I’d hate to think that from watching this movie, more people came to believe that prone restraint is an acceptable way to deal with this situation. These scenes surfaced before the movie was released meaning they were among the concerns that Sia so ardently dismissed when promoting her film. I also fear for the wellbeing of autisitc people who have experienced prone restraint and are reminded of thier suffering through watching these scenes, after experiencing all the trauma that comes through being violently constrained. If there was ever a reason not to watch this awful movie, these scenes provide that excuse. The below video cuts off before any violence is shown, but is worth bringing to people’s attention:

Although I have supported Sia’s music and art in the past, after watching this film I’m done with her. Her vague apologies and attempts to cover up her huge mistakes are too little too late. Its recently come out that this movie has received a golden globe nomination which is an insult not only to the campaigners speaking out against this movies insipid portrayals and terrible writing, but an insult to all the genuinely talented autistic creators who I want to focus on much more in the future, and who unlike this movie are worth your time.

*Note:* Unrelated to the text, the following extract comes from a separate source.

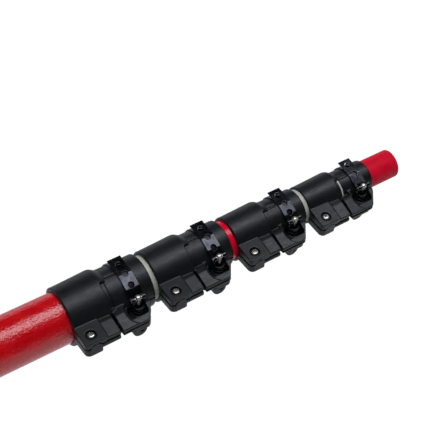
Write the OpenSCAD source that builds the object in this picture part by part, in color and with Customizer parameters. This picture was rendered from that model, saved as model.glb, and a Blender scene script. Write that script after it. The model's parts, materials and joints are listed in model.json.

I sincerely hope that Sia never plans to come within an inch of this subject ever again and I ask anyone who wishes to make autism media, not to steal agency away from people on the spectrum, not to rob autisitc actors of badly needed work, and not to shut out all facts and opinions which conflict with your ego in pursuit of making a conceited and self-aggrandizing pity narrative! Under no circumstances should creators put themselves on a pedestal by claiming to be supportive of disability, before silencing and patronizing us. If you can’t at least try and understand us by listening to people and organisations who care, let autisitc people tell thier own stories!